Written exercise
Select from the data all lines with the word "record".

Supplied information
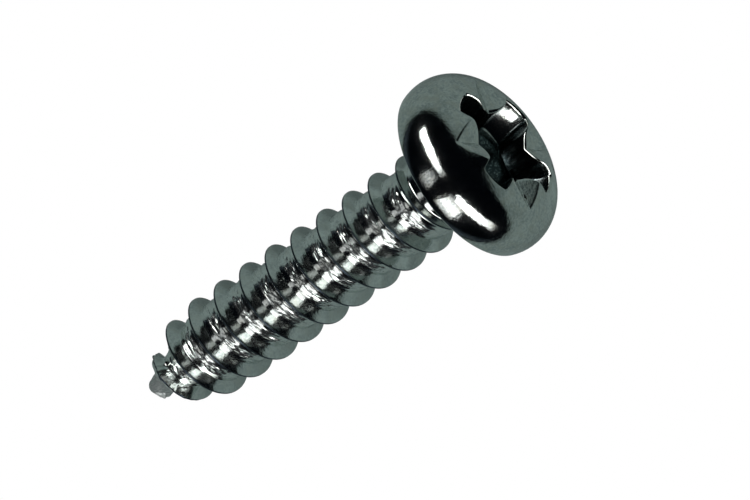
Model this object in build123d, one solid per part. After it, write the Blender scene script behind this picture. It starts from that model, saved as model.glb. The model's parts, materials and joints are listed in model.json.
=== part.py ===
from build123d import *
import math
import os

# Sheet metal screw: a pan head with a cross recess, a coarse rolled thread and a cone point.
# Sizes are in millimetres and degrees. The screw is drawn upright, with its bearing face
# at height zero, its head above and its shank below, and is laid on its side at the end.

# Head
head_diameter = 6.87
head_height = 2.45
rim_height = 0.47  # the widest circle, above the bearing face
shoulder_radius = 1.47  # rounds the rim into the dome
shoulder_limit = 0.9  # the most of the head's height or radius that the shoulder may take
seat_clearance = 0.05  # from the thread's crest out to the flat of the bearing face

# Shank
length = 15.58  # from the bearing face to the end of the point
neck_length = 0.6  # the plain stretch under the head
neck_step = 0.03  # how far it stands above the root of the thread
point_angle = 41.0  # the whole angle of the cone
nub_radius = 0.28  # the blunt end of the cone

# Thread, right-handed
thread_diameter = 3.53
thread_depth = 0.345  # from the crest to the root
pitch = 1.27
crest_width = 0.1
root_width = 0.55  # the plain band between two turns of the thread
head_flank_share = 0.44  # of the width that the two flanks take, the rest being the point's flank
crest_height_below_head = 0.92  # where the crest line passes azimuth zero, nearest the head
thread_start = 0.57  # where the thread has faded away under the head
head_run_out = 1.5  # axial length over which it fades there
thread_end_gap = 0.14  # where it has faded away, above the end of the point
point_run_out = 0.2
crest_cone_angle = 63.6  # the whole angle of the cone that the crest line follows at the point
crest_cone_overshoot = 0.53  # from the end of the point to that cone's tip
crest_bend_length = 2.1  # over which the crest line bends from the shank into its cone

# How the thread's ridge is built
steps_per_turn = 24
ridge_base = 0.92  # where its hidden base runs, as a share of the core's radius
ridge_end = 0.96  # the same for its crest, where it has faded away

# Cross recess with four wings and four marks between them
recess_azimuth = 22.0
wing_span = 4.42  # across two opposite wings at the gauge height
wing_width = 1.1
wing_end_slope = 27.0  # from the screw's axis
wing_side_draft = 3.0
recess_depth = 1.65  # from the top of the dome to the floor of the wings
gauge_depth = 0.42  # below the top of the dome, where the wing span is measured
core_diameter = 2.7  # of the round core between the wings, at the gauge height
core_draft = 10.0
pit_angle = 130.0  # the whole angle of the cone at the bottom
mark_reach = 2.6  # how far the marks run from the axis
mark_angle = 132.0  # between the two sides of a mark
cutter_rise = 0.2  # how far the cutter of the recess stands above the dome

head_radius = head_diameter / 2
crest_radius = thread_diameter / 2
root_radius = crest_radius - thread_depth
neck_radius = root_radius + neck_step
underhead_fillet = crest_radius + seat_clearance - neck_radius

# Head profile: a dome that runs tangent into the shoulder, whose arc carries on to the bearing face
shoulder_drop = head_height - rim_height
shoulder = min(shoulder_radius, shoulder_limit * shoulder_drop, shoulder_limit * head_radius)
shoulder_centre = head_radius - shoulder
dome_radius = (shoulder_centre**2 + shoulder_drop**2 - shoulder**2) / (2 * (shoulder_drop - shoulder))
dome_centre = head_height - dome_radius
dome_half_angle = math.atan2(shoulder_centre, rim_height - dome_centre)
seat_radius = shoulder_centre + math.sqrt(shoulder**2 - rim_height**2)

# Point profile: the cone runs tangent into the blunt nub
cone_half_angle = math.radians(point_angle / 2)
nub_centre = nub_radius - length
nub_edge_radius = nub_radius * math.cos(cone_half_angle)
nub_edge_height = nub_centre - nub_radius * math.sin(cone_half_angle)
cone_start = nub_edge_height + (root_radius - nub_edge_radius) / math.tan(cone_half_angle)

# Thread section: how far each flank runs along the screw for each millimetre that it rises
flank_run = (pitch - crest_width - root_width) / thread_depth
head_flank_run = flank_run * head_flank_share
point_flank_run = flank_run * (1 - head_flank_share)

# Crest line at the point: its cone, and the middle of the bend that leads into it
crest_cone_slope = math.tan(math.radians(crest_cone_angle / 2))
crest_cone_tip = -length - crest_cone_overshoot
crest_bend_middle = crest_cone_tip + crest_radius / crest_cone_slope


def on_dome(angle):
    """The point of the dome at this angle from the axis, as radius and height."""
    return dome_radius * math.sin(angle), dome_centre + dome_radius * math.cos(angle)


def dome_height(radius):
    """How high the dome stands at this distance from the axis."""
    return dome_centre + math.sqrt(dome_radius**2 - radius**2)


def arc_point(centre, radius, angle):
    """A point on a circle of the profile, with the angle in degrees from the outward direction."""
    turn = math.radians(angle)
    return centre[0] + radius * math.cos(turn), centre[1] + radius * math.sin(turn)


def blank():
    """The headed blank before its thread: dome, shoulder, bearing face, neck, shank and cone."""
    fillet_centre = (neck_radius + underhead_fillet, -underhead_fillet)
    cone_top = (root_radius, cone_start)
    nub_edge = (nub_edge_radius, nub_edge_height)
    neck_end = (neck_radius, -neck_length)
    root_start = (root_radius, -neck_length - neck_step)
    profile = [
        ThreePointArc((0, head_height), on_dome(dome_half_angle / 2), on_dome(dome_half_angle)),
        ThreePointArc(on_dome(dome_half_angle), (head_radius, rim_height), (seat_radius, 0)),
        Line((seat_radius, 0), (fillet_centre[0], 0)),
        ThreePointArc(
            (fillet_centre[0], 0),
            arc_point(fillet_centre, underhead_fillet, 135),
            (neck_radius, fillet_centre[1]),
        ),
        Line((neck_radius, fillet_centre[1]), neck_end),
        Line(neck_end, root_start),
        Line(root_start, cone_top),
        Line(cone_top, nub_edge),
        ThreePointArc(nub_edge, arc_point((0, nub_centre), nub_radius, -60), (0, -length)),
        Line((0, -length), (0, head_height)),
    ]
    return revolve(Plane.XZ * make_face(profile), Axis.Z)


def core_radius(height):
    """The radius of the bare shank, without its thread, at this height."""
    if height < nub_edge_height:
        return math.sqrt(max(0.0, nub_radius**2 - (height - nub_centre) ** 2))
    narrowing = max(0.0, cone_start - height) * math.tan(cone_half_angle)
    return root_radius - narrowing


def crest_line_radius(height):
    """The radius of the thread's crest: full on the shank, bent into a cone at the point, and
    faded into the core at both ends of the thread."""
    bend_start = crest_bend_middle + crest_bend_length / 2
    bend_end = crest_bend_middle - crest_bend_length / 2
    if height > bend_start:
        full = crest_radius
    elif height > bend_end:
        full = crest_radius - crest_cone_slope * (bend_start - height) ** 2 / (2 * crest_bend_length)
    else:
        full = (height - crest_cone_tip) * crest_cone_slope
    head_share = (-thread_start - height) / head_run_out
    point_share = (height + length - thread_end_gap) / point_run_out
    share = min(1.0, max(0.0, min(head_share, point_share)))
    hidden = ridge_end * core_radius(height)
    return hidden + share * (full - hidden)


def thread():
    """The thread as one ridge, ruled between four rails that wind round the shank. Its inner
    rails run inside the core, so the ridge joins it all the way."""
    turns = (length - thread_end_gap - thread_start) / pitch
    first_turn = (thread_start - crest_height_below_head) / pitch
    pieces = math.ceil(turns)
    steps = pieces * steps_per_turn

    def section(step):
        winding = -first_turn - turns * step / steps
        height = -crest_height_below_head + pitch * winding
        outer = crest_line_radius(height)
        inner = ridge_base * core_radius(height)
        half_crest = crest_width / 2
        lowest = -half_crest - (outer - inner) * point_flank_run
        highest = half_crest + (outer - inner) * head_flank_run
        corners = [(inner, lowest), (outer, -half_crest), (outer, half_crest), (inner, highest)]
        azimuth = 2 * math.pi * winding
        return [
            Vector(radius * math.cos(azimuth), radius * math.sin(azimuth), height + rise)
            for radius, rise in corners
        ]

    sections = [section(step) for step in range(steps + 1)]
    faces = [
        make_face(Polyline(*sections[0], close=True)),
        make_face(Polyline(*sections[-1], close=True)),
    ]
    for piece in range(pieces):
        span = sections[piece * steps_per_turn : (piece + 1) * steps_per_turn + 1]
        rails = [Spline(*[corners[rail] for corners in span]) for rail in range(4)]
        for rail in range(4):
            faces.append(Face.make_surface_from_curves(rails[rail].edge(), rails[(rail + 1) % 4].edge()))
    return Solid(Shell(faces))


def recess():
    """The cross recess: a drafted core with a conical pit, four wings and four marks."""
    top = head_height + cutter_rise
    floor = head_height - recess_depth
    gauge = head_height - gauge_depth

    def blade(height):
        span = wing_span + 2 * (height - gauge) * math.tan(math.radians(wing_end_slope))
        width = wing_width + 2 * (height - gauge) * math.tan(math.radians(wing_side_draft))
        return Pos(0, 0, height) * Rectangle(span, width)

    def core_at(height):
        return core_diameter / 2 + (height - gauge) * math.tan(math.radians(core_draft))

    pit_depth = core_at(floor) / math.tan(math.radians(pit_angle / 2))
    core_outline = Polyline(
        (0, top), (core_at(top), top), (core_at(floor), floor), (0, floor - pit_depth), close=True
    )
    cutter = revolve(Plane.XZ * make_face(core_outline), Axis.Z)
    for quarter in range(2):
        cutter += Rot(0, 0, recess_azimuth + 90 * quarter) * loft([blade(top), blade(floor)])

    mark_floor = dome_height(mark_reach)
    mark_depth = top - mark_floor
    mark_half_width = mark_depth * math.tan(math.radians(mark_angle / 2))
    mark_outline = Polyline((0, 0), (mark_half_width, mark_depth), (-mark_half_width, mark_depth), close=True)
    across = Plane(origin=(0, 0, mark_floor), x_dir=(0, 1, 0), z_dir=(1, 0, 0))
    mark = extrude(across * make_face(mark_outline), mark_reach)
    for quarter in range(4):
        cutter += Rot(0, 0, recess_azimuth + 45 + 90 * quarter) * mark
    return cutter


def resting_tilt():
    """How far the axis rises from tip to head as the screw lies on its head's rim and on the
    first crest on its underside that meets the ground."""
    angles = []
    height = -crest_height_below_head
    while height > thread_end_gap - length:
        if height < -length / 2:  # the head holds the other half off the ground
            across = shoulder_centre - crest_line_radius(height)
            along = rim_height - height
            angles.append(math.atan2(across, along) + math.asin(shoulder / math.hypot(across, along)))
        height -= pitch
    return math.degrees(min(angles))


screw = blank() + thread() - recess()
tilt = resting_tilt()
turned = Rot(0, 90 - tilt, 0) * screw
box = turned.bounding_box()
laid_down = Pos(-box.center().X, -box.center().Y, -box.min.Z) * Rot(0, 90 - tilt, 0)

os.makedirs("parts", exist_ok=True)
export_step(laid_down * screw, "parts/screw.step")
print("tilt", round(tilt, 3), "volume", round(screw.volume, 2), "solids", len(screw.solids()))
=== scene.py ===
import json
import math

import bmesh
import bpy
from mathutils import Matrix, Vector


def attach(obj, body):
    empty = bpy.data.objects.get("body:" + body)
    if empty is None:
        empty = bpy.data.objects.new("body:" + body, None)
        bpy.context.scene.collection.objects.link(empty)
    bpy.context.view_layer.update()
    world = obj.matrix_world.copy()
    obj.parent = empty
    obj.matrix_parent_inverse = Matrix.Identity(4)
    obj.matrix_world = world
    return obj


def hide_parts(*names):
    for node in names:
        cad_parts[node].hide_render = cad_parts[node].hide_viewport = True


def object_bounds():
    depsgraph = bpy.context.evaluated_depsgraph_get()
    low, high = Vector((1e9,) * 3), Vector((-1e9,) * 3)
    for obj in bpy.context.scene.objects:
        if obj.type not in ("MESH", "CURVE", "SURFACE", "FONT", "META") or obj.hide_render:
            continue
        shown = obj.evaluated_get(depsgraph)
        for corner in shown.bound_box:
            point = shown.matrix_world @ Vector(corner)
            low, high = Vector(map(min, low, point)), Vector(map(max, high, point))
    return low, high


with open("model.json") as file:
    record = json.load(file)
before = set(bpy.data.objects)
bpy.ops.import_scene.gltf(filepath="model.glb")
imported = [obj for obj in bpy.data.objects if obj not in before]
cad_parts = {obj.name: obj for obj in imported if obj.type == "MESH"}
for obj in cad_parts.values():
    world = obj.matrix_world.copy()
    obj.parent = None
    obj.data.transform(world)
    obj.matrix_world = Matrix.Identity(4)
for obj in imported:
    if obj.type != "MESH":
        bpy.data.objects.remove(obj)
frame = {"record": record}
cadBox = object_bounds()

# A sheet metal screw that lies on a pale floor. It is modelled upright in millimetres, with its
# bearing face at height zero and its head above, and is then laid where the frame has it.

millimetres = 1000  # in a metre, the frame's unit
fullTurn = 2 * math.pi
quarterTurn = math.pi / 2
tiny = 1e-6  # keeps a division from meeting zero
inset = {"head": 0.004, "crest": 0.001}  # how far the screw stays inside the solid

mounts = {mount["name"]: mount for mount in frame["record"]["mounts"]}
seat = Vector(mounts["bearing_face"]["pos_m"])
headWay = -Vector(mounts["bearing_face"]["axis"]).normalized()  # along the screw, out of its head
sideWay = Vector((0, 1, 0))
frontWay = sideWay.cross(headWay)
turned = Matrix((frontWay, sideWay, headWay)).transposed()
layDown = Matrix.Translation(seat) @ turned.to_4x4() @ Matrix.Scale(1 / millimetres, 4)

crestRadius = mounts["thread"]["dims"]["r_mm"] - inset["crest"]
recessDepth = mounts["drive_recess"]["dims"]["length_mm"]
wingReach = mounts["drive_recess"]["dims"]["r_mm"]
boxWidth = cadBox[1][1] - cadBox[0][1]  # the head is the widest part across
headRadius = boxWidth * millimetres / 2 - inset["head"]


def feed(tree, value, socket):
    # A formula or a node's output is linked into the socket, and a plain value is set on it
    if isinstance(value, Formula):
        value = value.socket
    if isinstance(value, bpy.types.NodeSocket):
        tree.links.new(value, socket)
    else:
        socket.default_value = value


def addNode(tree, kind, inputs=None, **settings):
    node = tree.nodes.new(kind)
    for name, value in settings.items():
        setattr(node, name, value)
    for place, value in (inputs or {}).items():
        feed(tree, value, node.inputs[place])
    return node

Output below
    record = json.load(file)
frame = {"record": record}
mounts = {mount["name"]: mount for mount in frame["record"]["mounts"]}